France is among those countries and Niaudet warns that not addressing an issue of such importance to so many developing countries will hinder an agreement at the Cop21 climate conference in December.

“If some countries are not satisfied with the Addis Ababa agreement, then they will reopen these issues in other negotiations, particularly at the climate conference in Paris in December,” he said. “And that’s an issue for France, not to disturb these negotiations.”

New development goals

Before the Cop21 is a development conference in New York in September where some 190 nations will agree to 17 Sustainable Development Goals to replace the Millennial Development Goals that expire at the end of the year.

The new goals range from ending poverty, to fighting climate change, to achieving gender equality – everything to make the world a better place.

But someone needs to pay for it.

The UN Conference on Trade and Development estimates it will cost between three and four trillion euros each year. 

Most of that is public spending on infrastructure and social services. For developing countries, much will be funded by foreign aid.

And yet aid cannot cover it all, so in Addis there is talk of finding other sources, through reforming corporate taxes and other reforms.

Owen Barder, an economist with the Centre for Global Development who is at the conference says small policy changes, such as removing import tariffs, could make a big difference.

“In the European Union we provide aid to India and we are right to do that because a third of the world’s poorest people live in India,” he told RFI by phone from Addis.

“But we also impose a tariff on Indian textile exports. If they want to sell a T-shirt in the EU, we tax that at 10 per cent. Now, if we got rid or that tax on Indian T-shirts that would be good for Indian jobs, growth and it would be good for the poor people in India. And it would be good for European consumers, who would be able to by goods cheaper in the supermarket.”

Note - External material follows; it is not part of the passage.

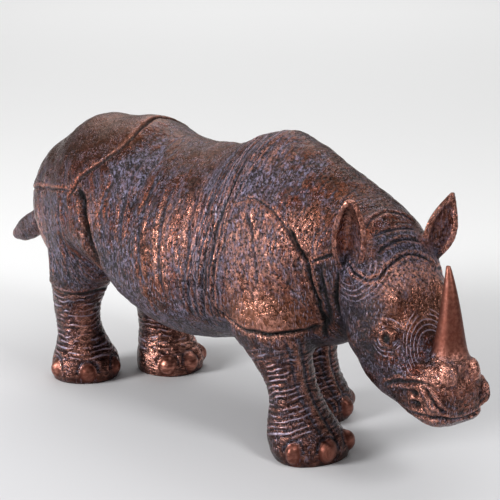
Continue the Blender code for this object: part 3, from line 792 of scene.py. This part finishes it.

Another source of potential income for developing countries is remittances: money sent back by people going to work in Europe or the United States, where they earn a lot more money than they would back home

Barder says remittances benefit Europe and the US, because migrants do jobs that need doing, and they help people's home countries, both through the revenue and the skills.

He uses the example of nurses from the Philippines going to work in Europe and the US:

“More people get training as nurses and doctors, because they have the possibility that they might be able to go abroad and earn this higher income,” he explained. “And so the countries that have the most emigrant health workers also have the most domestic healthworkers. There are more nurses per capita in the Philippines than in the US.”

Whether through remittances, taxes, foreign aid or a combination of them all, the development goals will have to be funded somehow.

Niaudet says that if developed countries do not get on board with a plan that everyone agrees with, developing countries could decide to go their own way.

“The countries that are not around the table may create alternative systems,” he said. “These will be competition for the OECD, G20 and International Monetary Fund. And this is not what other countries want.”